Юрий Герман - Подполковник медицинской службы
Чем дальше говорил Тимохин, тем дружнее смеялись гости за столом, а некоторые и смеялись и утирали слезы в одно и то же время, потому что опять увидели Левина таким, каким он был, - живым, смеющимся, веселым, быстро шагающим по госпитальному коридору...
Затем Харламов сделал сообщение о результатах испытаний спасательного костюма в Москве. Федор Тимофеевич прислал оттуда письмо. Испытания прошли успешно.
- Успешно-то успешно, - сказал Тимохин, - но не надо забывать, что там пустил крепкие корни полковник Шеремет.
- Ну и шут с ним! - жестким тенором ответил Харламов. - Мы эти корни повыдергаем, какие бы они ни были крепкие. Александр Маркович драку начал, а мы ее кончим, иначе нам стыдно будет друг другу в глаза смотреть.
- Трудно Шереметы-то выдергиваются! - вздохнул Тимохин.
И вдруг все заговорили разом. Это случилось так неожиданно, что поначалу Лора даже не поняла, о чем идет речь, и спросила у Ольги Ивановны, но она не ответила, жадно и сердито вслушиваясь в слова Лукашевича насчет какого-то дополнительного наркотизатора.
- Сестра может наркотизировать, - покраснев, закричал Баркан, - это на практике бывает очень часто. И вообще Левин доказал свою правоту не словами, а делом,- да, да, не отрицайте! Ольга Ивановна может подтвердить. И товарищ Дорош может подтвердить. И я, кстати, совершен-но объективен, у нас не такие были отношения с подполковником Левиным, чтобы меня можно было упрекнуть в пристрастии. Верно, товарищ Дорош?
- Верно! - сказал Дорош. - Подтверждаю полную объективность.
- Так вот, товарищ полковник Лукашевич, - вновь закричал Баркан, - мы в нашем госпитале забыли, что такое обработка тяжелых ран конечностей под местным обезболиванием. Александр Маркович категорически...

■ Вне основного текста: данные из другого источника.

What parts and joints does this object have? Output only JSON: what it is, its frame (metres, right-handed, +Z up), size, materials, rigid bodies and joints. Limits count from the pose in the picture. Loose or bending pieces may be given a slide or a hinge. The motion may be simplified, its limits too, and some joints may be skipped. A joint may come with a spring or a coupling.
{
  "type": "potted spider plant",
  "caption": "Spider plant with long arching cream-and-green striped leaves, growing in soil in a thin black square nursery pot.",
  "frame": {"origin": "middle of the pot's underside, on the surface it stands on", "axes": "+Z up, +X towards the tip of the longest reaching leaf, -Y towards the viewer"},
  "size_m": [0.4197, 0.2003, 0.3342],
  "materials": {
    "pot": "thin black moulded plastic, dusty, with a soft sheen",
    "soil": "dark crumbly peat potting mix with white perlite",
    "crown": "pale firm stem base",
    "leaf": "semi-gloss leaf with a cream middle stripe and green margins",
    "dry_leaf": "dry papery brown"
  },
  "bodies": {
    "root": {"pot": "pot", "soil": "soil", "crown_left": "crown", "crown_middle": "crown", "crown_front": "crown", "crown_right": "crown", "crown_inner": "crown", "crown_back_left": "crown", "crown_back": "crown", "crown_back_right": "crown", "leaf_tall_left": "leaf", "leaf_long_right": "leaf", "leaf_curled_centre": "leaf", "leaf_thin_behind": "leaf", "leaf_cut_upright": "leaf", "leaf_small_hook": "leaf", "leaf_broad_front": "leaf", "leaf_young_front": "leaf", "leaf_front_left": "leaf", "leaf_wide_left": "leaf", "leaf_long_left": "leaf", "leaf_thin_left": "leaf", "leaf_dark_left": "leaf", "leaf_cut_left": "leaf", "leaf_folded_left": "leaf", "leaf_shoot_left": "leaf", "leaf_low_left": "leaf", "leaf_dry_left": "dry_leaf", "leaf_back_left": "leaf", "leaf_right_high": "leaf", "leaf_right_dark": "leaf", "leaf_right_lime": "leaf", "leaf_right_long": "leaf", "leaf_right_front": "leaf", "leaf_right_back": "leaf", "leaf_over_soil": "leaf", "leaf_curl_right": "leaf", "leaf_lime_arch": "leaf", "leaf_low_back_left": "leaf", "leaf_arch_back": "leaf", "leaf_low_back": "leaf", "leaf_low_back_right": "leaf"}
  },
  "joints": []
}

- И совершенно правильно! - сказал Тимохин.
- А послеоперационное течение! - закричал Лукашевич. - Я на конференции утверждал и с Левиным спорил и сейчас буду спорить...
Мордвинов застучал по столу ладонью и попросил говорить потише. Ольга Ивановна сняла с полочки левинскую тетрадь, и Харламов стал ее перелистывать. Потом вслух прочитал один абзац. Баркан закурил. Кок Сахаров принес большой медный чайник с чаем и поднос с кружками.

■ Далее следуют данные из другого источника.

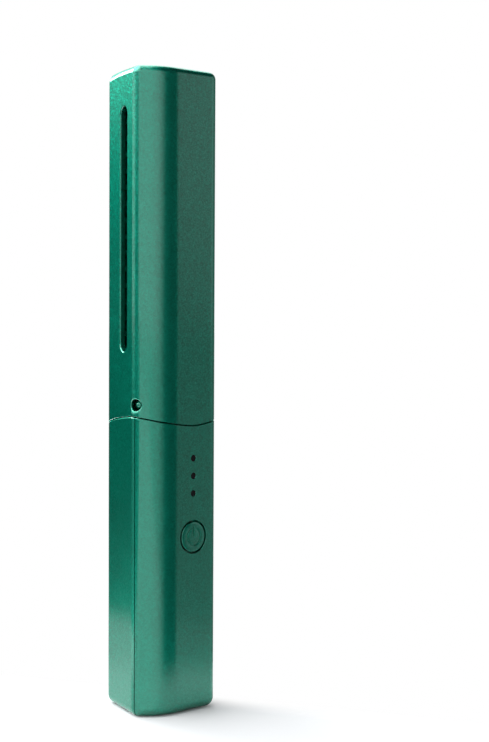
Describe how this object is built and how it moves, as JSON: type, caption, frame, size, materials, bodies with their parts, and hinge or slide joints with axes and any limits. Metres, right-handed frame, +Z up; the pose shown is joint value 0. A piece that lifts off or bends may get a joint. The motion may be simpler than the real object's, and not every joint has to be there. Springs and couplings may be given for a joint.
{
  "type": "heated hair comb",
  "caption": "Cordless heated straightening comb in green metallic lacquer, standing upright, with a slotted pull-off cap, power button and status lights.",
  "frame": {"origin": "centre of the foot, where the comb stands upright", "axes": "+Z up along the body, -Y out of the button side, -X out of the narrow face with the slot of the cap"},
  "size_m": [0.029, 0.0286, 0.2],
  "materials": {
    "green_lacquer": "metallic green lacquer with fine flake, satin clear coat",
    "heater_black": "black anodised, matt",
    "ceramic_white": "fired alumina",
    "mica_tan": "pressed mica sheet",
    "clamp_grey": "heat-resistant moulded plastic",
    "fuse_body": "ceramic fuse body",
    "sensor_blue": "epoxy bead",
    "lead_red": "silicone insulated wire",
    "lead_white": "glass-sleeved wire",
    "lead_black": "insulated wire",
    "light_smoke": "smoked light guide",
    "led_white": "chip lights",
    "board_green": "solder mask on glass laminate",
    "chip_black": "moulded chip and switch bodies",
    "plunger_grey": "moulded plastic",
    "inductor_grey": "pressed ferrite",
    "capacitor_tan": "ceramic chip capacitors",
    "steel": "plated steel",
    "wrap_blue": "shrink sleeve",
    "foam_grey": "foam pads"
  },
  "bodies": {
    "handle": {"front_shell": "green_lacquer", "rear_shell": "green_lacquer", "comb_shell": "green_lacquer", "spine_shell": "green_lacquer", "heater_bar": "heater_black", "ceramic_heater": "ceramic_white", "mica_sheet": "mica_tan", "heater_clamp": "clamp_grey", "thermal_fuse": "fuse_body", "thermistor": "sensor_blue", "heater_leads": "lead_red", "sensor_leads": "lead_white", "light_guide": "light_smoke", "status_leds": "led_white", "main_board": "board_green", "switch_body": "chip_black", "control_chip": "chip_black", "heater_transistor": "chip_black", "boost_inductor": "inductor_grey", "board_capacitors": "capacitor_tan", "board_screws": "steel", "battery_cell": "steel", "battery_wrap": "wrap_blue", "battery_tabs": "steel", "battery_leads": "lead_red", "battery_pads": "foam_grey", "charge_board": "board_green", "charge_chip": "chip_black", "usb_shell": "steel", "usb_tongue": "chip_black", "charge_leads": "lead_black"},
    "cap": {"cap": "green_lacquer"},
    "button": {"power_button": "green_lacquer"},
    "plunger": {"switch_plunger": "plunger_grey"},
    "left_catch": {"catch_left": "green_lacquer"},
    "right_catch": {"catch_right": "green_lacquer"}
  },
  "joints": [
    {"name": "cap_slide", "type": "slide", "parent": "handle", "child": "cap", "axis": [0, 0, 1], "range_m": [0, 0.118]},
    {"name": "button_press", "type": "slide", "parent": "handle", "child": "button", "axis": [-0.2351, 0.972, 0], "range_m": [0, 0.0004], "stiffness_N_per_m": 2500},
    {"name": "plunger_press", "type": "slide", "parent": "handle", "child": "plunger", "axis": [-0.2351, 0.972, 0], "range_m": [0, 0.0004]},
    {"name": "left_catch_press", "type": "slide", "parent": "handle", "child": "left_catch", "axis": [0.8406, 0.5417, 0], "range_m": [0, 0.0007], "stiffness_N_per_m": 3000},
    {"name": "right_catch_press", "type": "slide", "parent": "handle", "child": "right_catch", "axis": [-0.8406, -0.5417, 0], "range_m": [0, 0.0007], "stiffness_N_per_m": 3000}
  ],
  "couplings": [
    {"joint": "plunger_press", "follows": "button_press", "ratio": 1}
  ]
}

- Прошу прочитать записки товарища Левина,- сказал Мордвинов. - Думаю, всем это интересно.
- Воскресенская, тебя на крыльцо вызывают, - шепнул Жакомбай Лоре.
Когда она выходила, Харламов начал читать.
На крыльце ее ждал высокий, черноволосый и черноглазый старшина стрелок-радист. Вечернее солнце заливало всю его сухую, мускулистую и статную фигуру обильным и теплым светом. Старшина смотрел на Лору прищурившись и молчал.
- Вот нашел время, - сказала Лора. - Некогда мне сейчас.
- Поминаете? - спросил старшина.
- Поминаем, - ответила Лора. - Ваших там много. Майор Плотников и майор Гурьев... Ватрушкин тоже...
- Лора, я за ответом, - почти строго сказал старшина. - Или так, или иначе...
Глаза его зажглись и погасли. Он придвинулся к ней и положил свою ладонь на ее горячее запястье. Она по привычке быстро посчитала родинки на его щеке: пять.
- А если я мамаше твоей не понравлюсь? - спросила она. - Или сестричке? Тогда как?
- Понравишься! - уверенно сказал старшина. - Об этом пусть у тебя голова не болит...
Когда Лора вернулась в комнату, Харламов закрывал левинскую тетрадь. Все молчали.
- Ну что ж, - сказал Мордвинов, - дело серьезное и весьма интересное. Я рекомендовал бы доктору Баркану продолжать ведение записей, начатых Александром Марковичем. Что же касается до вопросов общего обезболивания при обработке ранений конечностей в масштабах флотских, то мы это, разумеется, решим в ближайшее время. Ну, а потом, естественно, обратимся в Главное Управление, к высшему начальству. Так, полковник Харламов?
- Так, - твердо ответил Харламов. - И через голову Шеремета.
Все встали.
И по дороге на пирс опять заспорили с Лукашевичем, который считал, что вводить Левинский метод во всех госпиталях преждевременно.
- Ну хорошо, на сегодня хватит, - сказал Мордвинов. - Вот ночью посмотрю тетрадку Александра Марковича и завтра дам настоящий бой. Дадим им всем бой, Алексей Алексеевич?
- Дадим! - уверенно и спокойно ответил Харламов.